While this study is primarily interested in the views and experiences of retail users of video systems, some technology providers were also approached for their thoughts on aspects of the research. These were selected through existing contacts, size of operation and types of technology being developed.
Throughout this report, direct quotations are provided from the transcripts of interviews carried out with a range of representatives from the companies taking part in this research. Each quotation has been given an identifying case-study number, but due to the relatively small number of companies taking part and to avoid any respondent being identified across multiple quotations, this identifier has been changed for each section of the report.
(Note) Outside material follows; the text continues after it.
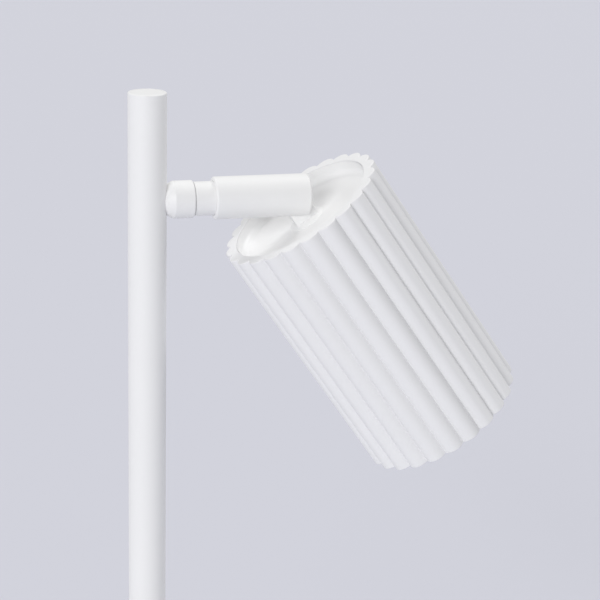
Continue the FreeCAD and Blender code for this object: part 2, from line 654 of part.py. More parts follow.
def make_lamp_holder():
    """Bracket under the cap, its screws, and the ceramic lamp holder screwed to its crown."""
    foot_under = "bracket_tall - strip_thick"
    right = [
        ("bracket_half", "0"), ("bracket_half", foot_under), ("bracket_foot", foot_under),
        ("bracket_foot", "bracket_tall"), ("bracket_half - strip_thick", "bracket_tall"),
        ("bracket_half - strip_thick", "strip_thick"),
    ]
    left = [(f"-({across})", up) for across, up in reversed(right)]
    bracket = doc.addObject("PartDesign::Body", "HolderBracket")
    add(bracket, "BracketStrip", "XZ_Plane", lambda sketch: draw_outline(sketch, right + left),
        "strip_wide", both_ways=True)
    cut(bracket, "BracketLeadHole", "XY_Plane",
        lambda sketch: draw_circle(sketch, "0", "0", "bracket_lead_hole"), "bracket_tall * 3")
    for name, reach in (("BracketFootHoles", "bracket_screw"), ("BracketCrownHoles", "holder_screw")):
        cut(bracket, name, "XY_Plane",
            lambda sketch: draw_pair(sketch, reach, "screw_radius + screw_play"), "bracket_tall * 3")
    keep("holder_bracket", bracket)
    crown_under = "recess_floor + cap_thick + bracket_tall"
    bracket.Placement = head_placement(crown_under)

    foot_screws = []
    crown_screws = []
    for name, turn in (("Right", 0), ("Left", 180)):
        foot_screw = small_screw("FootScrew" + name, "strip_thick")
        below = "recess_floor + cap_thick + strip_thick + screw_head_tall"
        foot_screw.Placement = head_placement(below, "bracket_screw", turn)
        foot_screws.append(foot_screw)
        crown_screw = small_screw("CrownScrew" + name, "strip_thick")
        above = f"{crown_under} - strip_thick - screw_head_tall"
        crown_screw.Placement = head_placement(above, "holder_screw", turn, HEAD_FIRST_DOWN)
        crown_screws.append(crown_screw)
    group("bracket_screws", foot_screws)
    group("holder_screws", crown_screws)

    holder = keep("lamp_holder", turned("LampHolder", [
        ("0", "0"), ("holder_radius", "0"), ("holder_radius", "holder_tall - holder_bevel"),
        ("holder_radius - holder_bevel", "holder_tall"), ("0", "holder_tall"),
    ]))
    cut(holder, "HolderScrewHoles", "XY_Plane",
        lambda sketch: draw_pair(sketch, "holder_screw", "screw_radius"), "holder_tall * 3")
    cut(holder, "HolderContactHoles", "XY_Plane", draw_contact_holes, "lamp_pin_long", forward=True)
    holder.Placement = head_placement(f"{crown_under} + holder_tall")


def draw_contact_holes(sketch):
    """The two holes that the lamp's pins twist into, side by side across the tilt plane."""
    for side in ("", "-"):
        draw_circle(sketch, "0", side + "lamp_pin_reach", "lamp_pin_head + lamp_pin_play")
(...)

So, for instance, code RR1 refers to a different company in each of the sections in the report (where interviews were carried out with multiple people present, all subsequent quotes are referred to as the same company). Where respondents have provided quantitative data, this has also been anonymised and checked with the companies that agreed to take part.
This research does not claim to be based upon a detailed and representative sample of the retail industry nor the companies offering video technologies. As such, the results from this research need to be treated with caution – they are only based upon what some companies are using and developing and it is recognised that, given the dynamic nature of this sector, there is likely to be wide range of other video technologies and use cases in existence that are not included.